◆ **The problem**
Write out only the span of lines that begins at the line with "bounds = piece.Shape.BoundBox" and ends at the line with "the imported frame.". Keep both end lines, word for word.

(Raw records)
↓↓↓

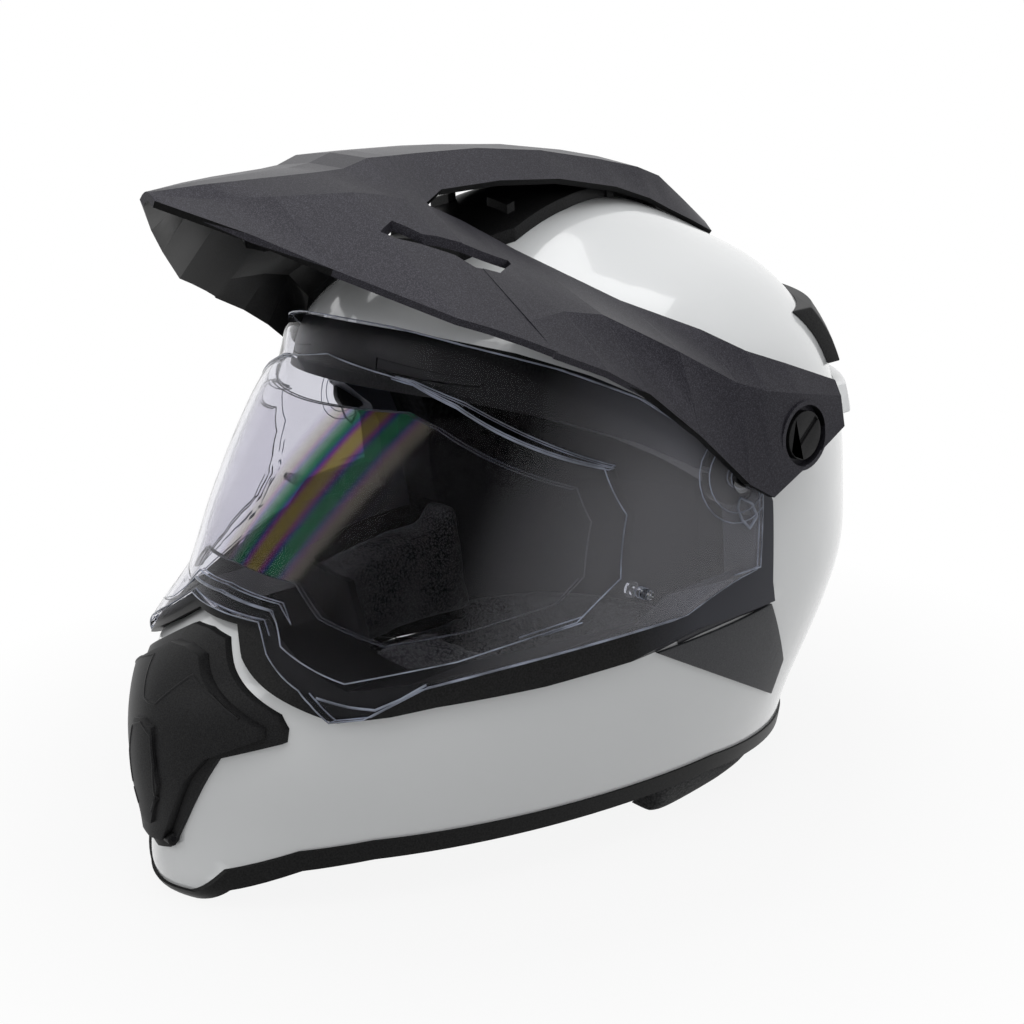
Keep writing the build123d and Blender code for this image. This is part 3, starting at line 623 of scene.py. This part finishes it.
# Edges of the lift tabs at the visor's lower rim, metres
TAB_OUTLINE = ((0.0609, 0, 0.0882), (0.0700, 0, 0.0848), (0.0762, 0, 0.0832), (0.0812, 0, 0.0863),
               (0.0865, 0, 0.0913))
# Clear clip below each hinge and the rings moulded round the hinge, metres along and up
CLIP_OUTLINE = ((0.0212, 0.1423), (0.0270, 0.1391), (0.0296, 0.1334), (0.0258, 0.1294), (0.0218, 0.1335),
                (0.0200, 0.1386), (0.0212, 0.1423))
HINGE, RING_RADII, RING_STEPS = (0.0221, 0.150), (0.0135, 0.0175), 24
# Radius of each line on the visor, and how deep the pane's line and the others sink
EDGE_RADIUS, TAB_RADIUS, CLIP_RADIUS, RING_RADIUS = 0.3 * MM, 0.5 * MM, 0.6 * MM, 0.25 * MM
PANE_SINK, LINE_SINK = 0.2, 0.1
# An edge that turns by more than this many degrees gets a line
SHARP_ANGLE = 40


class HELMET_OT_clear_parts(bpy.types.Operator):
    """Finish the visor, its inner lens and the clear clips"""
    bl_idname = "helmet.clear_parts"
    bl_label = "Clear parts"

    def execute(self, context):
        for node in ("visor", "lens_insert", "pivot_cap_left", "pivot_cap_right",
                     "lens_pin_left", "lens_pin_right"):
            paint(frame["nodes"][node], slot_of(node))
        # pale beads along the visor's sharp edges, pane edge, lift tabs, clips and hinge rings: real edges
        # drawn as painted highlights
        edge_lines("visor", "visor_edge", SHARP_ANGLE, EDGE_RADIUS, "painted_edge_highlight")
        outline = [(x * PANE_INSET * MM, 0.0, (z - PANE_MIDDLE) * PANE_INSET * MM + PANE_MIDDLE * MM)
                   for x, z in PANE_OUTLINE]
        for side, sign in SIDES.items():
            bead_on("visor", [(sign * x, y, z) for x, y, z in outline], (0, 1, 0), EDGE_RADIUS,
                    "pane_edge_" + side, "painted_edge_highlight", PANE_SINK)
        for side, sign in SIDES.items():
            bead_on("visor", [(sign * x, y, z) for x, y, z in TAB_OUTLINE], (0, 1, 0), TAB_RADIUS,
                    "visor_tab_" + side, "painted_edge_highlight", LINE_SINK)
            bead_on("visor", [(0, y, z) for y, z in CLIP_OUTLINE], (-sign, 0, 0), CLIP_RADIUS,
                    "visor_clip_" + side, "painted_edge_highlight", LINE_SINK)
            for step, radius in enumerate(RING_RADII):
                turns = [2 * math.pi * i / RING_STEPS for i in range(RING_STEPS + 1)]
                bead_on("visor", [(0, HINGE[0] + radius * math.cos(t), HINGE[1] + radius * math.sin(t))
                                  for t in turns], (-sign, 0, 0), RING_RADIUS,
                        "hinge_ring_%d_%s" % (step, side), "painted_edge_highlight", LINE_SINK)
        edge_lines("lens_insert", "lens_seal", SHARP_ANGLE, EDGE_RADIUS, "lens_bead")
        return {"FINISHED"}


class HELMET_OT_rubber(bpy.types.Operator):
    """Finish the seal round the eye opening, the edge band and the breath guard"""
    bl_idname = "helmet.rubber"
    bl_label = "Rubber parts"

    def execute(self, context):
        paint(frame["nodes"]["port_seal"], "seal_frame")
        for node in ("edge_trim", "breath_guard", "chin_vent_mesh",
                     "eps_crown_liner", "eps_chin_liner"):
            paint(frame["nodes"][node], slot_of(node))
        paint(frame["nodes"]["chin_vent_pin"], "dark_steel")
        return {"FINISHED"}


# Cut of the chin curtain, metres and square metres, and the rounding of its edge
CURTAIN_CUT, CURTAIN_AREA, CURTAIN_EDGE = (0.096, 0.036), 0.00223, 0.3 * MM


class HELMET_OT_pads(bpy.types.Operator):
    """Make the cheek pads, crown pad, neck roll and chin curtain"""
    bl_idname = "helmet.pads"
    bl_label = "Pads"

    def execute(self, context):
        swell = context.scene.helmet_sizes.swell
        for node in ("cheek_pad_left", "cheek_pad_right", "crown_pad"):
            padded(node, swell)
        padded("neck_roll", swell, reach=ROLL_REACH)
        curtain = rounded("chin_curtain", CURTAIN_EDGE, segments=2)
        return {"FINISHED"}


# Cut sizes of the strap's webbing, metres, and the rounding of its edges
STRAP_WIDTH, STRAP_EDGE = 0.024, 0.25 * MM
STRAP_LENGTHS = {"strap_left": 0.080, "strap_right": 0.118}


class HELMET_OT_straps(bpy.types.Operator):
    """Make the chin strap, its ring and its anchors"""
    bl_idname = "helmet.straps"
    bl_label = "Chin strap"

    def execute(self, context):
        for node, length in STRAP_LENGTHS.items():
            webbing = rounded(node, STRAP_EDGE, segments=2)
        for node in ("d_ring", "strap_anchor_left", "strap_anchor_right"):
            paint(frame["nodes"][node], slot_of(node))
        return {"FINISHED"}


class HELMET_OT_stage(bpy.types.Operator):
    """Make the floor, the lights and the camera"""
    bl_idname = "helmet.stage"
    bl_label = "Stage"

    def execute(self, context):
        make_floor()
        make_world()
        make_lights()
        make_camera()
        return {"FINISHED"}


def shown_background(tree):
    """1 for rays that should see the plain white background."""
    rays = add_node(tree, "ShaderNodeLightPath")
    total = rays.outputs["Is Camera Ray"]
    for name in ("Is Glossy Ray", "Is Transmission Ray"):
        total = add_node(tree, "ShaderNodeMath", {0: total, 1: rays.outputs[name]},
                         operation="MAXIMUM").outputs[0]
    return total


def make_floor():
    """White paper that fades into the background away from the helmet."""
    bpy.ops.object.select_all(action="DESELECT")
    bpy.ops.mesh.primitive_plane_add(size=FLOOR_SIZE, location=(0, 0, -FLOOR_DROP))
    floor = bpy.context.active_object
    floor.name = "floor"
    material, tree, shader, place = new_material("white_paper")
    set_sockets(shader, Base_Color=(FLOOR_GREY, FLOOR_GREY, FLOOR_GREY, 1), Roughness=0.9)
    glow = add_node(tree, "ShaderNodeEmission")
    reach = add_node(tree, "ShaderNodeVectorMath", {0: place}, operation="LENGTH")
    fade = add_node(tree, "ShaderNodeMapRange", {"Value": reach.outputs["Value"]},
                    {"From Min": FADE_START, "From Max": FADE_END, "To Min": FADE_SHADE, "To Max": 1.0})
    share = add_node(tree, "ShaderNodeMath", {0: shown_background(tree), 1: fade.outputs["Result"]},
                     operation="MULTIPLY")
    mix = add_node(tree, "ShaderNodeMixShader", {"Fac": share.outputs[0], 1: shader.outputs["BSDF"],
                                                 2: glow.outputs["Emission"]})
    tree.links.new(mix.outputs["Shader"], tree.nodes["Material Output"].inputs["Surface"])
    floor.data.materials.append(material)


def make_world():
    world = bpy.data.worlds.new("studio")
    bpy.context.scene.world = world
    world.use_nodes = True
    tree = world.node_tree
    soft = tree.nodes["Background"]
    soft.inputs["Color"].default_value = (1, 1, 1, 1)
    soft.inputs["Strength"].default_value = SKY_STRENGTH
    white = add_node(tree, "ShaderNodeBackground", values={"Color": (1, 1, 1, 1), "Strength": 1.0})
    mix = add_node(tree, "ShaderNodeMixShader", {"Fac": shown_background(tree),
                                                 1: soft.outputs[0], 2: white.outputs[0]})
    tree.links.new(mix.outputs[0], tree.nodes["World Output"].inputs["Surface"])


def make_lights():
    for name, (place, size, power) in SOFTBOXES.items():
        light = bpy.data.lights.new(name, "AREA")
        light.size, light.energy = size, power
        lamp = bpy.data.objects.new(name, light)
        lamp.location = place
        lamp.rotation_mode = "QUATERNION"
        lamp.rotation_quaternion = (Vector(LIGHT_AIM) - Vector(place)).to_track_quat("-Z", "Y")
        bpy.context.scene.collection.objects.link(lamp)


def make_camera():
    camera = bpy.data.cameras.new("camera")
    camera.lens, camera.sensor_width, camera.sensor_fit = CAMERA_LENS, SENSOR_WIDTH, "HORIZONTAL"
    eye = bpy.data.objects.new("camera", camera)
    eye.location = CAMERA_PLACE
    eye.rotation_euler = [math.radians(angle) for angle in CAMERA_TURN]
    bpy.context.scene.collection.objects.link(eye)
    bpy.context.scene.camera = eye


class HELMET_PT_panel(bpy.types.Panel):
    bl_idname = "HELMET_PT_panel"
    bl_label = "Helmet"
    bl_space_type = "VIEW_3D"
    bl_region_type = "UI"
    bl_category = "Helmet"

    def draw(self, context):
        for group in (context.scene.helmet_sizes, context.scene.helmet_colours):
            for name in group.__annotations__:
                self.layout.prop(group, name)
        for operator in OPERATORS:
            self.layout.operator(operator.bl_idname)


OPERATORS = (HELMET_OT_shell, HELMET_OT_peak, HELMET_OT_hard_parts, HELMET_OT_clear_parts, HELMET_OT_rubber,
             HELMET_OT_pads, HELMET_OT_straps, HELMET_OT_stage)
CLASSES = (HelmetSizes, HelmetColours, *OPERATORS, HELMET_PT_panel)


def register():
    for item in CLASSES:
        bpy.utils.register_class(item)
    bpy.types.Scene.helmet_sizes = bpy.props.PointerProperty(type=HelmetSizes)
    bpy.types.Scene.helmet_colours = bpy.props.PointerProperty(type=HelmetColours)


def unregister():
    del bpy.types.Scene.helmet_sizes
    del bpy.types.Scene.helmet_colours
    for item in reversed(CLASSES):
        bpy.utils.unregister_class(item)


def main():
    register()
    bpy.context.scene.view_settings.view_transform = "Standard"
    bpy.ops.helmet.shell()
    bpy.ops.helmet.peak()
    bpy.ops.helmet.hard_parts()
    bpy.ops.helmet.clear_parts()
    bpy.ops.helmet.rubber()
    bpy.ops.helmet.pads()
    bpy.ops.helmet.straps()
    bpy.ops.helmet.stage()


if __name__ == "__main__":
    main()
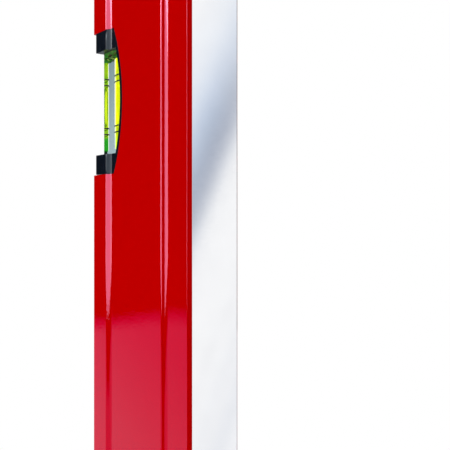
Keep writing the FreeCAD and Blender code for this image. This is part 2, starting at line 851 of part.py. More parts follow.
def check_and_write(pieces):
    """Recompute, stop at any failed object, and write each piece to its own file."""
    DOC.recompute()
    failed = [item.Name for item in DOC.Objects if {"Invalid", "Error"} & set(item.State)]
    for piece in pieces:
        if piece.Shape.isNull() or not piece.Shape.isValid() or not piece.Shape.Solids:
            failed.append(piece.Label)
    if failed:
        raise RuntimeError(f"these objects failed: {sorted(set(failed))}")
    os.makedirs("parts", exist_ok=True)
    for piece in pieces:
        piece.Shape.exportStep(f"parts/{piece.Label}.step")
        bounds = piece.Shape.BoundBox
        print(f"{piece.Label:28} {len(piece.Shape.Solids)} {piece.Shape.Volume:12.1f}"
              f"  x {bounds.XMin:8.2f} {bounds.XMax:8.2f}  y {bounds.YMin:7.2f} {bounds.YMax:7.2f}"
              f"  z {bounds.ZMin:6.2f} {bounds.ZMax:6.2f}")


check_and_write(build_all())
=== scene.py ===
"""Looks of a magnetic spirit level: finer meshes, finishes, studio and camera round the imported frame.

Lengths are metres in the part's own frame: X along the level, Y across its thickness and Z up from
the milled measuring face, whose middle is the origin.
"""

import json
import logging
import math
from dataclasses import dataclass, field
from enum import Enum
from typing import Any

import bmesh
import bpy
from mathutils import Matrix, Vector
from mathutils.noise import noise as noise_at

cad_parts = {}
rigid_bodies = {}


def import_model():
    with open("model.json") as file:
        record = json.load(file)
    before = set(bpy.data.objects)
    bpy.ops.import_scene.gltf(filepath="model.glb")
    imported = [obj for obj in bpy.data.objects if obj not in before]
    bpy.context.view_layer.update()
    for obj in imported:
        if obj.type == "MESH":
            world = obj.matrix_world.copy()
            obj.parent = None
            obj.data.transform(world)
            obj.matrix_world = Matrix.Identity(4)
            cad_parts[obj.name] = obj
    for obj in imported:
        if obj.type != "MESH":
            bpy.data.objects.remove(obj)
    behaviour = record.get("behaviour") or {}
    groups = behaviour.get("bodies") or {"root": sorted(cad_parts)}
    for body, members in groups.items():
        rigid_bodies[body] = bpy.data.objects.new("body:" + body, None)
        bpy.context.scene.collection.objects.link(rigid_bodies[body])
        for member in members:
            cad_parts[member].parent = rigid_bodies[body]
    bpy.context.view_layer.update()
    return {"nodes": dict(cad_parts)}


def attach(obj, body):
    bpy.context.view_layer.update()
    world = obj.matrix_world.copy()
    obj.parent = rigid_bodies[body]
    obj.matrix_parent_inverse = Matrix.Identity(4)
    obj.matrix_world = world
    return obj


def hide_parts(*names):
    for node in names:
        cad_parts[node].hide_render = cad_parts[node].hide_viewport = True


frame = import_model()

MM = 0.001
MERGE = 0.0005 * MM
ROUND_STEPS = 72
ARCH_STEPS = 64
LUMP_SCALE = 330.0
FINE_LUMP_SCALE = 900.0
LOG = logging.getLogger("spirit_level")

Colour = tuple[float, float, float]
Span = tuple[float, float]
Socket = bpy.types.NodeSocket


class Axis(Enum):
    """The axis that a prism, a turned piece or a card's face runs along."""

    X = 0
    Y = 1
    Z = 2


class Cut(Enum):
    """How one solid changes another."""

    TAKE = "DIFFERENCE"
    SHARE = "INTERSECT"
    JOIN = "UNION"


class Body(Enum):
    """The bodies that pieces of this scene ride on."""

    LEVEL = "level"
    VIAL_BUBBLE = "vial_bubble_body"


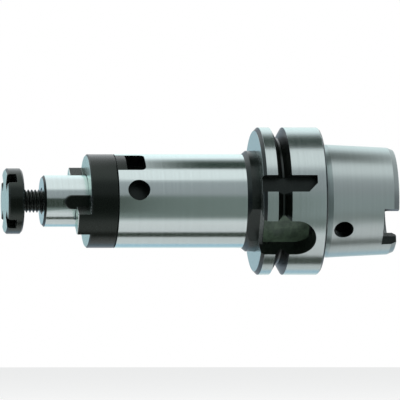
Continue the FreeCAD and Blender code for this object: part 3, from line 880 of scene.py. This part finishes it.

↑↑↑

◆ **Solution for this task**
        bounds = piece.Shape.BoundBox
        print(f"{piece.Label:28} {len(piece.Shape.Solids)} {piece.Shape.Volume:12.1f}"
              f"  x {bounds.XMin:8.2f} {bounds.XMax:8.2f}  y {bounds.YMin:7.2f} {bounds.YMax:7.2f}"
              f"  z {bounds.ZMin:6.2f} {bounds.ZMax:6.2f}")


check_and_write(build_all())
=== scene.py ===
"""Looks of a magnetic spirit level: finer meshes, finishes, studio and camera round the imported frame.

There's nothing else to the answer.